他奇の範疇

hogodou2007-04-04

陽が差したと思ったら、冷たい雨が降り、おまけに雪まで…。
朝霞台の菊池信之さんのスタジオに奥原浩志監督の『16』の仕上げを見に行く。というか、音を聞きに行く。監督と菊池さんは細部にわたって打ち合わせ。昼ご飯を差し入れて帰るが、ちょっと聞いただけでも、いい音がついている。さすが、菊池さんである。『16』も大詰め。『赤い文化住宅の初子』の公開中に、こちらも渋谷シネ・ラ・セットで公開になる予定。
今日は、『赤い文化住宅の初子』に関する取材を受けたり、公開への準備をしたりバタバタ。間を縫って、甲斐田祐輔監督とも電話にて軽く打ち合わせ…。
長い移動中に『海辺の生と死』と片山敏彦の『リルケ』をつまみ読み。

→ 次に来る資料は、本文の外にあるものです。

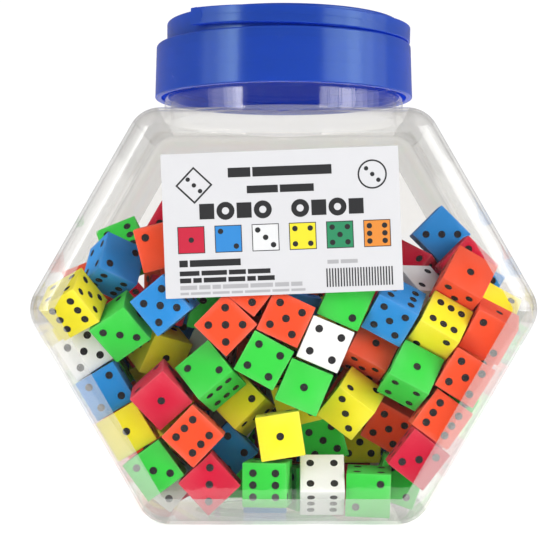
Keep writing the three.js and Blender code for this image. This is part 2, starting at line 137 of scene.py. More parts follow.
class LidSizes(bpy.types.PropertyGroup):
    """Sizes of the lid and its handle"""

    skirt_gap: length("Skirt gap", "From the body up to the skirt", 8.3 * MM)
    skirt_wall: length("Skirt wall", "Thickness of the skirt", 2.45 * MM)
    skirt_draft: length("Skirt draft", "How much narrower the skirt is at its top", 0.58 * MM)
    skirt_bead: length("Skirt bead", "Rounding of the skirt's lower edge", 0.5 * MM)
    thread_depth: length("Thread depth", "Of the thread inside the skirt", 0.95 * MM)
    thread_clearance: length("Thread clearance", "Between the crests of the threads", 0.2 * MM)
    crown: length("Crown", "Thickness of the ledge round the boss", 1.5 * MM)
    boss_inset: length("Boss inset", "Width of the ledge round the boss", 4.02 * MM)
    boss_height: length("Boss height", "Height of the raised middle", 8.8 * MM)
    boss_wall: length("Boss wall", "Thickness of the raised middle", 1.8 * MM)
    fillet: length("Fillet", "Rounding of the lid's outer edges", 0.8 * MM)
    sink: length("Sink marks", "Depth of the shallow rings opposite the threads", 0.035 * MM)
    handle_angle: FloatProperty(
        name="Handle angle",
        description="Where the handle's middle lies, turned from the front towards the right",
        default=math.radians(49),
        subtype="ANGLE",
    )
    handle_droop: FloatProperty(
        name="Handle droop",
        description="How far below level the folded handle lies",
        default=math.radians(2.3),
        subtype="ANGLE",
    )
    handle_thickness: length("Handle thickness", "Across the strap", 3.2 * MM)
    handle_height: length("Handle height", "Of the strap when it is folded", 6.2 * MM)
    handle_gap: length("Handle gap", "Between the strap and the boss", 0.65 * MM)
    handle_edge: length("Handle edge", "Rounding of the strap's edges", 0.5 * MM)
    hinge_drop: length("Hinge drop", "From the lid's top down to the hinge axis", 3.2 * MM)
    peg_radius: length("Peg radius", "Of the handle's two pegs", 1.5 * MM)
    peg_reach: length("Peg reach", "How far the pegs stand out inwards", 2.7 * MM)
    peg_clearance: length("Peg clearance", "Between a peg and its hole", 0.3 * MM)


class DiceSizes(bpy.types.PropertyGroup):
    """Sizes of the dice"""

    side: length("Side", "Length of a die's edge", 16 * MM)
    edge: length("Edge rounding", "Of a die's edges", 0.35 * MM)
    pip_radius: length("Pip radius", "Of a printed pip", 1.42 * MM)
    pip_sink: length("Pip sink", "How deep a pip is pressed in", 0.12 * MM)
    spread: length("Pip spread", "From the middle of a face to its corner pips", 4.3 * MM)
    bow: length("Bow", "How far a soft face may be hollow", 0.14 * MM)
    heap: IntProperty(name="Heap", description="Dice behind the front ones", default=140, min=0)
    seed: IntProperty(name="Seed", description="Chooses the colours and the fall", default=7)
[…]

贅沢な読書。車内の喧噪が嘘のように静寂に変わる2冊…。堀辰雄は若き立原道造に「リルケの詩のよさがわかるやうになること」と忠告したという。
「日常の中で精彩を失はされた「あはれな言葉」をも「歌」の中へ仲間入りをさせることをリルケはのぞんでいる」
片山敏彦の『詩心の風光』の中に何度か表れるヴァレリーの「他奇の範疇」という言葉を思い出す。
「科学も哲学も文学も、真に創意的な仕事に触れると、驚きと同時に、未知の境地へ突き出されるやうに感じ、しかも亦同時に、それが旧知のものであって唯だ忘失していたのであり、今それを思ひ出されたのだ、という感じも味わふ。このもの珍しいくせに旧知のものの回想であるやうな実感は、創意的なすぐれた精神の仕事が与へる大切な感じである。これが謂はば他奇の範疇の風土の味である」
「「他奇の範疇」を通じて常套句の淡雪をやぶるのは認識の眼である。認識の眼は却って痴呆の眼に似ている」
言うまでもなく、見つめることは、愛することである。
今日のiPod ポール・サイモンPAUL SIMON
「ぼくとフリオと校庭で」が聞きたかったのだ。